Restate each of the lines given below, word for word.

====

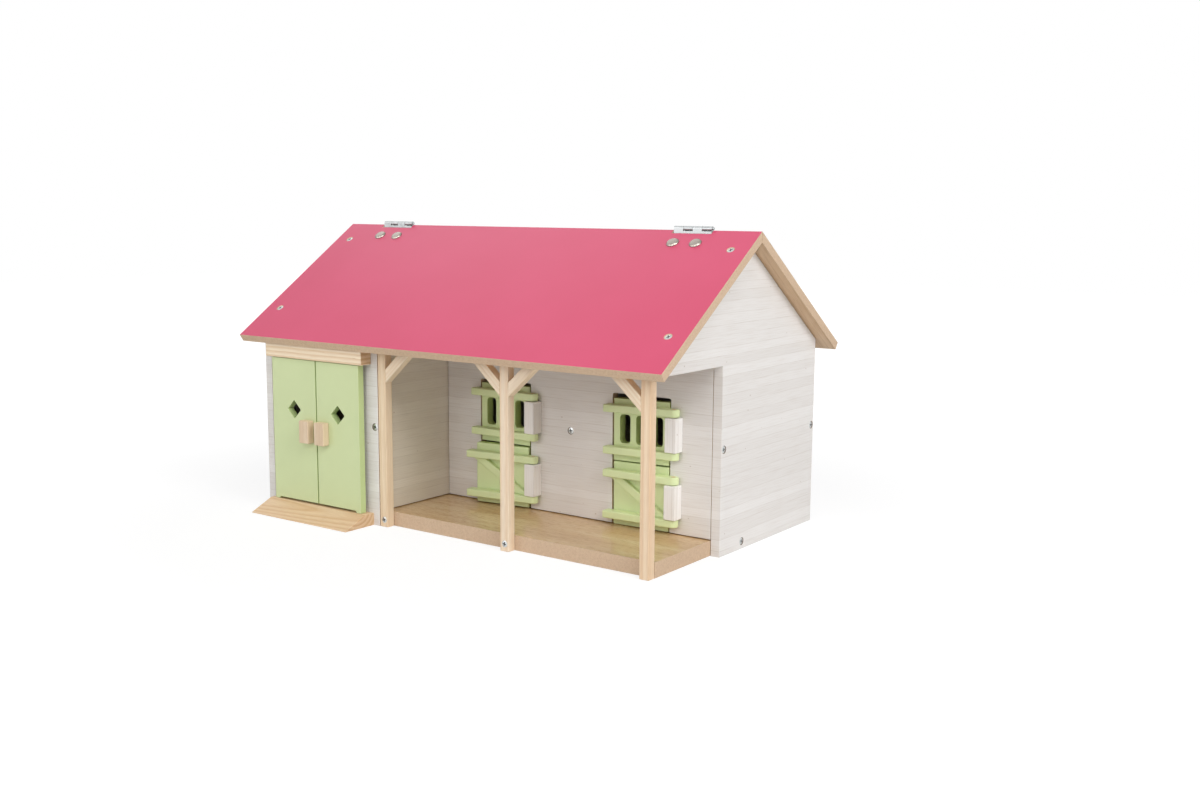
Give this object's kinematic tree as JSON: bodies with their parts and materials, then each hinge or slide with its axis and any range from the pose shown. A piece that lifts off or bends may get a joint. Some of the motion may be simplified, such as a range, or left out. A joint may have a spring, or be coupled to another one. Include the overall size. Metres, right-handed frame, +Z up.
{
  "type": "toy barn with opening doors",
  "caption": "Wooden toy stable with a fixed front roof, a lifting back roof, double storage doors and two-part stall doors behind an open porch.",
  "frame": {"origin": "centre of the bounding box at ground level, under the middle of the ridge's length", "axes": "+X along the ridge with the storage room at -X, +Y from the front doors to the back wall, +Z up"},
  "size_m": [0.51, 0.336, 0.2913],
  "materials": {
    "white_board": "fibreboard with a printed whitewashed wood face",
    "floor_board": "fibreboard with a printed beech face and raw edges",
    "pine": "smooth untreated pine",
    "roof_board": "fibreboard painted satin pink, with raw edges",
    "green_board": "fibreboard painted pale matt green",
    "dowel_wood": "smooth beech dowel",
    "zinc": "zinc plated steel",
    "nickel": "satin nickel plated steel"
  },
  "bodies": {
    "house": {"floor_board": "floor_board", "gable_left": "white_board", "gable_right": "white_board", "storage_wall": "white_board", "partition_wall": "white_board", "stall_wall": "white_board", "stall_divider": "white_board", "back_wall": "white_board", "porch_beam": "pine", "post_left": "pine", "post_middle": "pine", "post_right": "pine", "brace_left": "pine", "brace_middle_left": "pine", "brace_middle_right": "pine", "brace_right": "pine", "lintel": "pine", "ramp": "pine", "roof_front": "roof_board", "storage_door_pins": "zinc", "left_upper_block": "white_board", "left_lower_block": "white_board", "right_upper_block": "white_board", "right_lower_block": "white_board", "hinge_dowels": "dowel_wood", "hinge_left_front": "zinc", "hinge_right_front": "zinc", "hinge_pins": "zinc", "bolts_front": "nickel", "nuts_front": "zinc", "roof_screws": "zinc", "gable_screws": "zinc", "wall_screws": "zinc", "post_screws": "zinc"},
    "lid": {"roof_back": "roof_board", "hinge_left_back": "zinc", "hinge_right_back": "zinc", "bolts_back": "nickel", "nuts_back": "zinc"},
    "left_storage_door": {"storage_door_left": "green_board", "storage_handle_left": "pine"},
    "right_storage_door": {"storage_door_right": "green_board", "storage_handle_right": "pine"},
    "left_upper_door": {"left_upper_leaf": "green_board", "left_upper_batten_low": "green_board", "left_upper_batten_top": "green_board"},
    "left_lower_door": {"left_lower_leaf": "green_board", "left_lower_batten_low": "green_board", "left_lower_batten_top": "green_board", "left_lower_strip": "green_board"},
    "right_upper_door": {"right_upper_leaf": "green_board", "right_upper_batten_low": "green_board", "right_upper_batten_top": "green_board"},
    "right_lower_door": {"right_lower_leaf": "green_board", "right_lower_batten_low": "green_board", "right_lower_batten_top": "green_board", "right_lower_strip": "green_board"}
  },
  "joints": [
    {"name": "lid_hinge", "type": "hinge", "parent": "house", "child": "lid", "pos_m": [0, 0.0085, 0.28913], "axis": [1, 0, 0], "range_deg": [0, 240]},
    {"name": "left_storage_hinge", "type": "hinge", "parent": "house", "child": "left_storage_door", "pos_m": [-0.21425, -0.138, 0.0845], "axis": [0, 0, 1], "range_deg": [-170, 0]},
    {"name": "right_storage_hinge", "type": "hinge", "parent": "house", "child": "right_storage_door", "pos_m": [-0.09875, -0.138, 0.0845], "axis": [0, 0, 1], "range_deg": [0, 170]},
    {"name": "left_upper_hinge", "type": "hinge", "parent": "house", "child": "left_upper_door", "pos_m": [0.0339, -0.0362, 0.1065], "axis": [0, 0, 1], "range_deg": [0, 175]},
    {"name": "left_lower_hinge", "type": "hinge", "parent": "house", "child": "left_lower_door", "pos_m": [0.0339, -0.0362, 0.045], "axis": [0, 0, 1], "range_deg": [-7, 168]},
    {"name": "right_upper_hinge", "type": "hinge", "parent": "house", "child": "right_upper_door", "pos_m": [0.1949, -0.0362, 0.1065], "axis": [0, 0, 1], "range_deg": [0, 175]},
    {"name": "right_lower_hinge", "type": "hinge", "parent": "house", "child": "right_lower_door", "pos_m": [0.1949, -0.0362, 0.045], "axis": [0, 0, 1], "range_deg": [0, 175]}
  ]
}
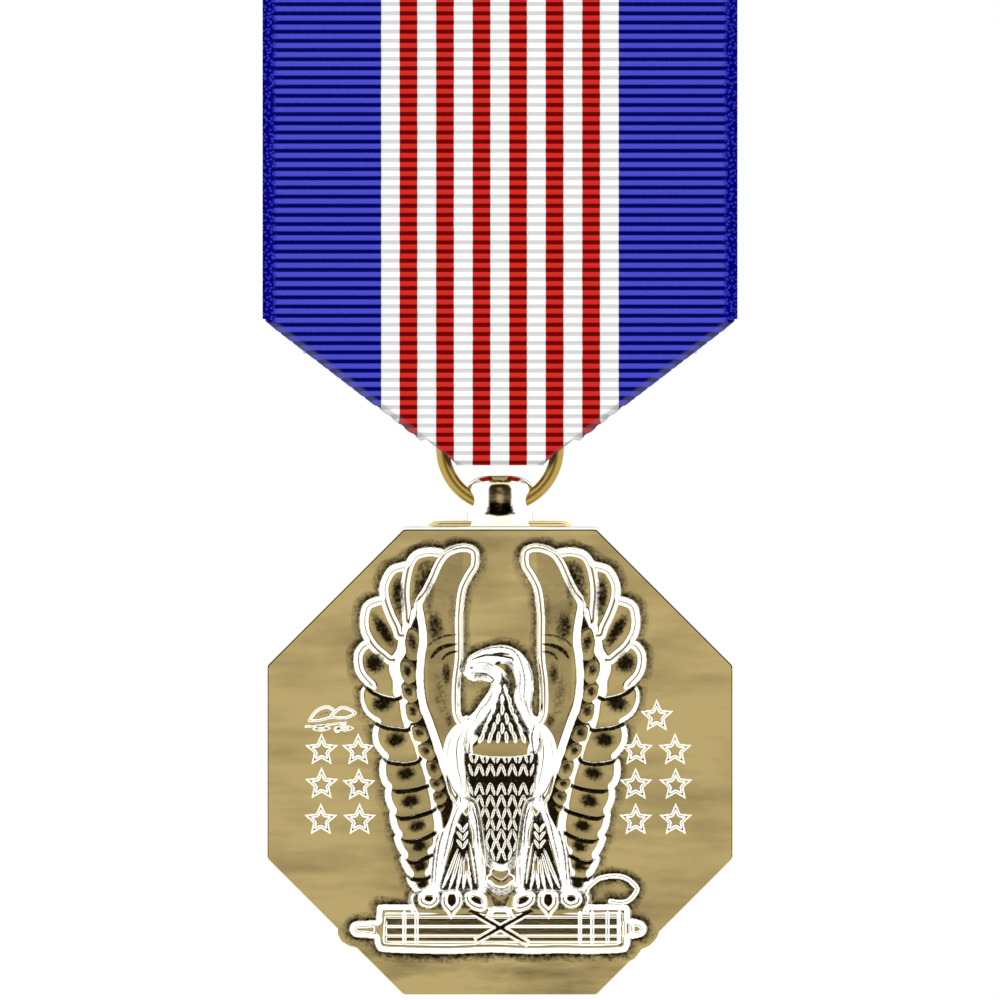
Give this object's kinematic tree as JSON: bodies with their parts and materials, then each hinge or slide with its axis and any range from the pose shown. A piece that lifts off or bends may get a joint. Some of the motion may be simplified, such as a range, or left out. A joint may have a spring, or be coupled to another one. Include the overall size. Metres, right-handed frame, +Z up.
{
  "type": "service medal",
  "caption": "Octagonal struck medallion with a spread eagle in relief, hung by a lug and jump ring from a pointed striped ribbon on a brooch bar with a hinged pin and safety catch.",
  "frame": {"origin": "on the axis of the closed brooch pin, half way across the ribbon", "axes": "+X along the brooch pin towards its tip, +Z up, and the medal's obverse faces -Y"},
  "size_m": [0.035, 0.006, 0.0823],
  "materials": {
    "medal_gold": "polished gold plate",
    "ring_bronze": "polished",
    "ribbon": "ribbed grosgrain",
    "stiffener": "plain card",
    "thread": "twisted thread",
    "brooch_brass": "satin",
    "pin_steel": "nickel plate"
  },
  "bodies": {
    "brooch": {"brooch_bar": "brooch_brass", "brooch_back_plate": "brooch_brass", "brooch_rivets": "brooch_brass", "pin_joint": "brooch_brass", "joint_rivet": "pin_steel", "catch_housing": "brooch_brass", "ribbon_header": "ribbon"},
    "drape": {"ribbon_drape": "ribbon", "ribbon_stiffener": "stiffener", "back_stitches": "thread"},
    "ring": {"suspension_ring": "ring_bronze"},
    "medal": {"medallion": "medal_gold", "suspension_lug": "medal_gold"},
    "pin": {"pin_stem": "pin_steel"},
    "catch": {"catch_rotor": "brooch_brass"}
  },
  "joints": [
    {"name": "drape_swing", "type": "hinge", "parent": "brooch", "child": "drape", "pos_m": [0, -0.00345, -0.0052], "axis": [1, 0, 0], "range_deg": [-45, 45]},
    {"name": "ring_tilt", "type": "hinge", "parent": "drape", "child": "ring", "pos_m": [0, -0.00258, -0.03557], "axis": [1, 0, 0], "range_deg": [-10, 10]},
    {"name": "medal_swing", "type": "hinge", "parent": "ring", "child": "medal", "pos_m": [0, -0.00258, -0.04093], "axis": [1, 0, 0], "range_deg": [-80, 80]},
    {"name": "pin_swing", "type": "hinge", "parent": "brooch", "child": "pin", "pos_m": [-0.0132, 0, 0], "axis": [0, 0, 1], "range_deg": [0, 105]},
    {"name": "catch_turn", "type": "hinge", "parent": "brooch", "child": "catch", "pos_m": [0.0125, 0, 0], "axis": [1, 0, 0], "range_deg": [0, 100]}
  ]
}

====

The solution:
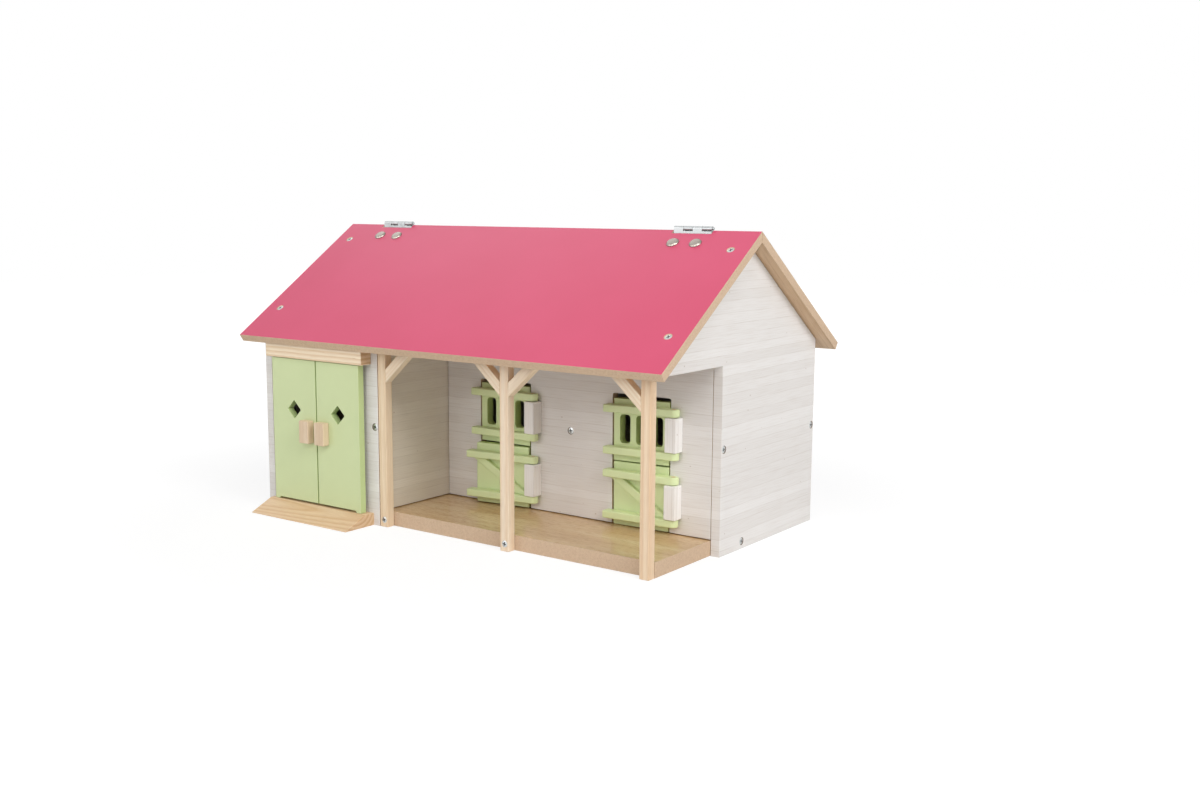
Give this object's kinematic tree as JSON: bodies with their parts and materials, then each hinge or slide with its axis and any range from the pose shown. A piece that lifts off or bends may get a joint. Some of the motion may be simplified, such as a range, or left out. A joint may have a spring, or be coupled to another one. Include the overall size. Metres, right-handed frame, +Z up.
{
  "type": "toy barn with opening doors",
  "caption": "Wooden toy stable with a fixed front roof, a lifting back roof, double storage doors and two-part stall doors behind an open porch.",
  "frame": {"origin": "centre of the bounding box at ground level, under the middle of the ridge's length", "axes": "+X along the ridge with the storage room at -X, +Y from the front doors to the back wall, +Z up"},
  "size_m": [0.51, 0.336, 0.2913],
  "materials": {
    "white_board": "fibreboard with a printed whitewashed wood face",
    "floor_board": "fibreboard with a printed beech face and raw edges",
    "pine": "smooth untreated pine",
    "roof_board": "fibreboard painted satin pink, with raw edges",
    "green_board": "fibreboard painted pale matt green",
    "dowel_wood": "smooth beech dowel",
    "zinc": "zinc plated steel",
    "nickel": "satin nickel plated steel"
  },
  "bodies": {
    "house": {"floor_board": "floor_board", "gable_left": "white_board", "gable_right": "white_board", "storage_wall": "white_board", "partition_wall": "white_board", "stall_wall": "white_board", "stall_divider": "white_board", "back_wall": "white_board", "porch_beam": "pine", "post_left": "pine", "post_middle": "pine", "post_right": "pine", "brace_left": "pine", "brace_middle_left": "pine", "brace_middle_right": "pine", "brace_right": "pine", "lintel": "pine", "ramp": "pine", "roof_front": "roof_board", "storage_door_pins": "zinc", "left_upper_block": "white_board", "left_lower_block": "white_board", "right_upper_block": "white_board", "right_lower_block": "white_board", "hinge_dowels": "dowel_wood", "hinge_left_front": "zinc", "hinge_right_front": "zinc", "hinge_pins": "zinc", "bolts_front": "nickel", "nuts_front": "zinc", "roof_screws": "zinc", "gable_screws": "zinc", "wall_screws": "zinc", "post_screws": "zinc"},
    "lid": {"roof_back": "roof_board", "hinge_left_back": "zinc", "hinge_right_back": "zinc", "bolts_back": "nickel", "nuts_back": "zinc"},
    "left_storage_door": {"storage_door_left": "green_board", "storage_handle_left": "pine"},
    "right_storage_door": {"storage_door_right": "green_board", "storage_handle_right": "pine"},
    "left_upper_door": {"left_upper_leaf": "green_board", "left_upper_batten_low": "green_board", "left_upper_batten_top": "green_board"},
    "left_lower_door": {"left_lower_leaf": "green_board", "left_lower_batten_low": "green_board", "left_lower_batten_top": "green_board", "left_lower_strip": "green_board"},
    "right_upper_door": {"right_upper_leaf": "green_board", "right_upper_batten_low": "green_board", "right_upper_batten_top": "green_board"},
    "right_lower_door": {"right_lower_leaf": "green_board", "right_lower_batten_low": "green_board", "right_lower_batten_top": "green_board", "right_lower_strip": "green_board"}
  },
  "joints": [
    {"name": "lid_hinge", "type": "hinge", "parent": "house", "child": "lid", "pos_m": [0, 0.0085, 0.28913], "axis": [1, 0, 0], "range_deg": [0, 240]},
    {"name": "left_storage_hinge", "type": "hinge", "parent": "house", "child": "left_storage_door", "pos_m": [-0.21425, -0.138, 0.0845], "axis": [0, 0, 1], "range_deg": [-170, 0]},
    {"name": "right_storage_hinge", "type": "hinge", "parent": "house", "child": "right_storage_door", "pos_m": [-0.09875, -0.138, 0.0845], "axis": [0, 0, 1], "range_deg": [0, 170]},
    {"name": "left_upper_hinge", "type": "hinge", "parent": "house", "child": "left_upper_door", "pos_m": [0.0339, -0.0362, 0.1065], "axis": [0, 0, 1], "range_deg": [0, 175]},
    {"name": "left_lower_hinge", "type": "hinge", "parent": "house", "child": "left_lower_door", "pos_m": [0.0339, -0.0362, 0.045], "axis": [0, 0, 1], "range_deg": [-7, 168]},
    {"name": "right_upper_hinge", "type": "hinge", "parent": "house", "child": "right_upper_door", "pos_m": [0.1949, -0.0362, 0.1065], "axis": [0, 0, 1], "range_deg": [0, 175]},
    {"name": "right_lower_hinge", "type": "hinge", "parent": "house", "child": "right_lower_door", "pos_m": [0.1949, -0.0362, 0.045], "axis": [0, 0, 1], "range_deg": [0, 175]}
  ]
}
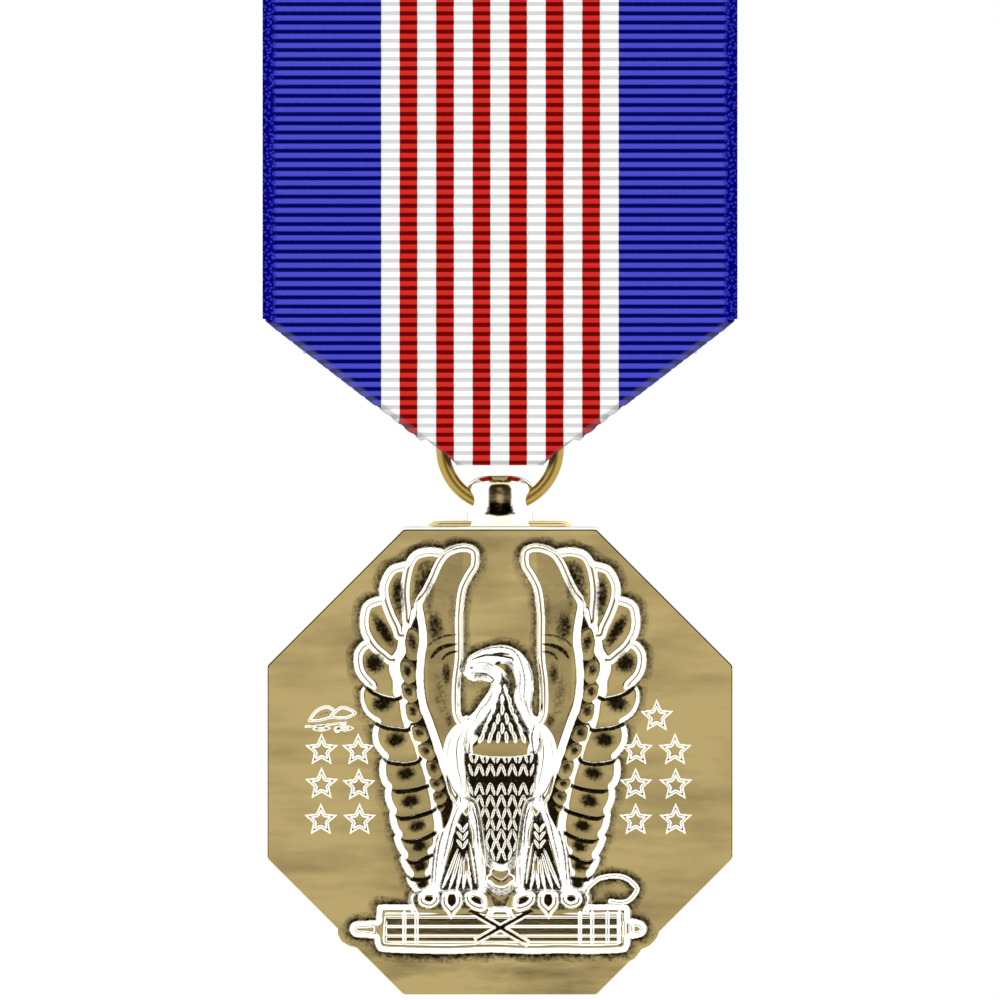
Give this object's kinematic tree as JSON: bodies with their parts and materials, then each hinge or slide with its axis and any range from the pose shown. A piece that lifts off or bends may get a joint. Some of the motion may be simplified, such as a range, or left out. A joint may have a spring, or be coupled to another one. Include the overall size. Metres, right-handed frame, +Z up.
{
  "type": "service medal",
  "caption": "Octagonal struck medallion with a spread eagle in relief, hung by a lug and jump ring from a pointed striped ribbon on a brooch bar with a hinged pin and safety catch.",
  "frame": {"origin": "on the axis of the closed brooch pin, half way across the ribbon", "axes": "+X along the brooch pin towards its tip, +Z up, and the medal's obverse faces -Y"},
  "size_m": [0.035, 0.006, 0.0823],
  "materials": {
    "medal_gold": "polished gold plate",
    "ring_bronze": "polished",
    "ribbon": "ribbed grosgrain",
    "stiffener": "plain card",
    "thread": "twisted thread",
    "brooch_brass": "satin",
    "pin_steel": "nickel plate"
  },
  "bodies": {
    "brooch": {"brooch_bar": "brooch_brass", "brooch_back_plate": "brooch_brass", "brooch_rivets": "brooch_brass", "pin_joint": "brooch_brass", "joint_rivet": "pin_steel", "catch_housing": "brooch_brass", "ribbon_header": "ribbon"},
    "drape": {"ribbon_drape": "ribbon", "ribbon_stiffener": "stiffener", "back_stitches": "thread"},
    "ring": {"suspension_ring": "ring_bronze"},
    "medal": {"medallion": "medal_gold", "suspension_lug": "medal_gold"},
    "pin": {"pin_stem": "pin_steel"},
    "catch": {"catch_rotor": "brooch_brass"}
  },
  "joints": [
    {"name": "drape_swing", "type": "hinge", "parent": "brooch", "child": "drape", "pos_m": [0, -0.00345, -0.0052], "axis": [1, 0, 0], "range_deg": [-45, 45]},
    {"name": "ring_tilt", "type": "hinge", "parent": "drape", "child": "ring", "pos_m": [0, -0.00258, -0.03557], "axis": [1, 0, 0], "range_deg": [-10, 10]},
    {"name": "medal_swing", "type": "hinge", "parent": "ring", "child": "medal", "pos_m": [0, -0.00258, -0.04093], "axis": [1, 0, 0], "range_deg": [-80, 80]},
    {"name": "pin_swing", "type": "hinge", "parent": "brooch", "child": "pin", "pos_m": [-0.0132, 0, 0], "axis": [0, 0, 1], "range_deg": [0, 105]},
    {"name": "catch_turn", "type": "hinge", "parent": "brooch", "child": "catch", "pos_m": [0.0125, 0, 0], "axis": [1, 0, 0], "range_deg": [0, 100]}
  ]
}